Do Quotation Marks Go inside or outside a Period?
Although logic usually determines how we punctuate English, where we place quotation marks often defies that logic. At least in America. That’s why several of you have written to me lately to ask, “So what’s up with people putting periods outside the quotation mark?” The answer is: Either you are reading someone who made a mistake, or the writer is British. Or Canadian or Australian. Their system makes much more sense, but to keep a small piece of our sanity (and assuming we’re American) let’s continue to follow the American style. We don’t spell favor with a “u” just because the British do.
As The Chicago Manual of Style explains, “In defense of nearly a century and a half of the American style, however, it may be said that it seems to have been working fairly well and has not resulted in serious miscommunication.” I.e., no one has died yet. When people start dying, we will switch to the British style. In the meantime.
Back to Basics
We have two kinds of quotations, direct and indirect. An indirect quotation sounds like this and requires no quotation marks:
Bob Dylan said he now prefers electric over acoustic.
A direct quotation sounds like this and requires quotation marks:
Bob Dylan said, “I now prefer electric over acoustic.”
The Burning Questions:
When do we place a comma before the quotation?
If the word said or a similar word precedes the quotation:
When Victoria entered, the chambermaid exclaimed, “But I shan’t be ready for another quarter of an hour, Your Highness!”
If the quotation blends with the sentence, you do not need a comma.
Mark Twain once opined that the two most important days of your life are “the day you are born and the day you find out why.”
How do we punctuate longer quotations?
Instead of enclosing longer quotations in quotation marks, we should indent them. Authorities differ slightly, but longer means poetry of three or more lines and prose of two or more sentences that run at least five lines. Introduce the offset quotation with a sentence ending in a colon:
According to his longtime producer, Woody Allen has written, produced, directed, and sometimes starred in a movie almost every year since the 1980s:
Where do we put the closing quotation mark?
In America, no matter how the material inside the quotation relates to the rest of a sentence (even if it’s only one word), the closing quotation mark always goes outside a comma or a period. It always goes inside a colon or a semicolon:
When Tamika said, “I’ll be all right, ” she did not know her cat had swallowed a hairball.
I was in the den reading Poe’s “The Telltale Heart ”; I didn’t even hear the screams emanating from the microwave.
Whether a quotation mark goes inside or outside a question mark (or dash or exclamation point) depends. If the sentence is not a question, but the quotation is a question, put the question mark inside, the quotation mark outside:
Georgina came running through the living room, yelling, “Where’s Jerome? ”
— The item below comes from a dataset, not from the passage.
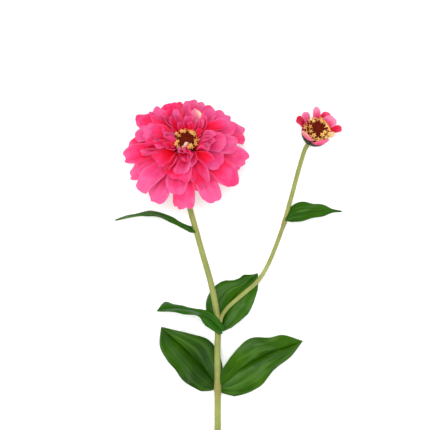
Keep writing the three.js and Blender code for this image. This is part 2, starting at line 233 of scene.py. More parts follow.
def make_piece(name, part, material, node_name, sharp=50):
    """An object from a part in millimetres. It rides on the plant and replaces a CAD node.

    Edges that bend by more than sharp, in degrees, are shaded as sharp ones.
    """
    mesh = bpy.data.meshes.new(name)
    mesh.from_pydata((part["vertices"] * MM).tolist(), [], part["faces"].tolist())
    corners = np.empty(len(mesh.loops), dtype=np.int64)
    mesh.loops.foreach_get("vertex_index", corners)
    mesh.uv_layers.new(name="along_and_across").uv.foreach_set("vector", part["uv"][corners].ravel())
    for key in ("upper", "tone", "pale"):
        mesh.attributes.new(key, "FLOAT", "POINT").data.foreach_set("value", part[key])
    mesh.shade_smooth()
    mesh.set_sharp_from_angle(angle=math.radians(sharp))
    mesh.materials.append(material)
    piece = add_object(name, mesh)
    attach(piece, "root")
    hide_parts(node_name)


# %% [markdown]
# ## Mixing finishes
# Every finish below is a small tree of nodes. These helpers keep each tree to a few lines:
# nodes with their inputs, sums, ramps and mixes of colours. Colours are given as they look
# on a screen, from 0 to 255, and Blender wants them linear.

# %% Nodes and sums
BLACK, GREY, WHITE = (0, 0, 0), (187.5, 187.5, 187.5), (255, 255, 255)  # 0, a half and 1


def screen(red, green, blue):
    """A screen colour as linear numbers, by the standard curve of screens."""
    c = np.array([red, green, blue]) / 255
    return (*np.where(c <= 0.04045, c / 12.92, ((c + 0.055) / 1.055) ** 2.4), 1.0)


def sum_node(operation, swapped=False):
    """A method for Signal that adds a Math node of one kind."""
    def method(self, other=0.0):
        first, second = (other, self) if swapped else (self, other)
        return node(self.tree, "Math", {0: first, 1: second}, operation=operation)
    return method


class Signal:
    """A node's output. Sums of signals are written as sums of numbers are."""

    def __init__(self, socket):
        self.socket, self.tree = socket, socket.id_data

    __add__ = sum_node("ADD")
    __sub__, __rsub__ = sum_node("SUBTRACT"), sum_node("SUBTRACT", swapped=True)
    __mul__, __truediv__ = sum_node("MULTIPLY"), sum_node("DIVIDE")
    __abs__ = sum_node("ABSOLUTE")
    at_least, at_most = sum_node("MAXIMUM"), sum_node("MINIMUM")


def connect(socket, value):
    """Links a signal to a socket, or stores a number, a vector or a screen colour there."""
    if isinstance(value, Signal):
        value.tree.links.new(value.socket, socket)
    else:
        socket.default_value = screen(*value) if socket.type == "RGBA" else value


def node(tree, kind, inputs=None, output=0, **settings):
    """One output of a new node with its settings and inputs."""
    made = tree.nodes.new("ShaderNode" + kind)
    for key, value in settings.items():
        setattr(made, key, value)
    for key, value in (inputs or {}).items():
        connect(made.inputs[key], value)
    return Signal(made.outputs[output])


# %% Colours and patterns
def ramp(factor, stops):
    """A colour that runs through stops, [(place, colour), ...], as factor goes from 0 to 1."""
    made = node(factor.tree, "ValToRGB", {0: factor})
    elements = made.socket.node.color_ramp.elements
    while len(elements) < len(stops):
        elements.new(0.5)
    for element, (place, color) in zip(elements, stops):
        element.position = place
        element.color = screen(*color)
    return made


def mask(factor, start, end):
    """0 where factor is below start, 1 where it is above end, and an even rise between."""
    return ramp(factor, [(start, BLACK), (end, WHITE)])


def mix(factor, first, second, blend="MIX"):
    """Two colours mixed: factor is how much of the second."""
    inputs = {0: factor, 6: first, 7: second}
    return node(first.tree, "Mix", inputs, 2, data_type="RGBA", blend_type=blend)


def streaked(color, amount, pattern, start, end, tint):
    """The colour times tint where pattern is below start, and plain where it is above end."""
    return mix(amount, color, ramp(pattern, [(start, tint), (end, WHITE)]), "MULTIPLY")


def noise(vector, scale, detail=2.0):
    """A soft random value from 0 to 1 at each point of vector."""
    return node(vector.tree, "TexNoise", {"Vector": vector, "Scale": scale, "Detail": detail})


def stretched(vector, along, across):
    """The map of u and v, stretched by along and across."""
    return node(vector.tree, "Mapping", {"Vector": vector, "Scale": (along, across, 1)})


# %% Start and end of a finish
def start_finish(name):
    """A new material, with signals for what the surface knows at each point.

    body is the point in metres, place the map of u and v, and along and across its parts: on
    a sheet, across runs from 0 at one edge to 1 at the other.
    """
    material, tree, shader = start_material(name)
    place = node(tree, "UVMap", uv_map="along_and_across")
    known = {"body": node(tree, "TexCoord", output="Object"), "place": place}
    for k, key in enumerate(["along", "across"]):
        known[key] = node(tree, "SeparateXYZ", {"Vector": place}, k)
    for key in ("upper", "tone", "pale"):
        known[key] = node(tree, "Attribute", output="Fac", attribute_name=key)
    return SimpleNamespace(material=material, shader=shader, **known)


def scatter(share, reach, scale):
    """Light that passes under the surface: red, green and blue go reach times scale, in mm."""
    keys = ("Subsurface Weight", "Subsurface Radius", "Subsurface Scale")
    return dict(zip(keys, (share, reach, scale * MM)))


def finish(at, color, height, strength, depth, looks):
    """The material, with its colour, its bumps, which are depth mm deep, and its looks."""
    bump = {"Height": height, "Strength": strength, "Distance": depth * MM}
    looks = {"Base Color": color, "Normal": node(color.tree, "Bump", bump), **looks}
    for key, value in looks.items():
        connect(at.shader.inputs[key], value)
    return at.material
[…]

If the sentence is a question and the quotation is also a question, again put the question mark inside, the quotation mark outside, and do not follow it with another question mark.
Who do you think finally asked, “Could the problem be with the ignition?”
But if the sentence is a question, and the quotation is not, put the quotation mark inside, the question mark outside:
Do you remember who said, “Give me liberty or promise me you’ll protect me and provide me with a lot of cash”?
If the quotation appears first and is a question, the question mark goes inside, the quotation mark outside, and it is not followed by a period or comma:
“What can I do for my country?” Kennedy urged American youth to ask.
To include a quotation within a quotation, enclose it with single quotation marks:
Then the speaker added, “As many of you know, Einstein once said, ‘The only reason for time is so that everything doesn’t happen at once. ’”
Enclose the titles of the following in quotation marks:
songs, essays, short stories, television episodes, short poems, chapters in a book, magazine and newspaper articles
Last, if you want to highlight a word or short phrase for emphasis, instead of using quotation marks, I would italicize. It’s cleaner. But make sure you need to emphasize.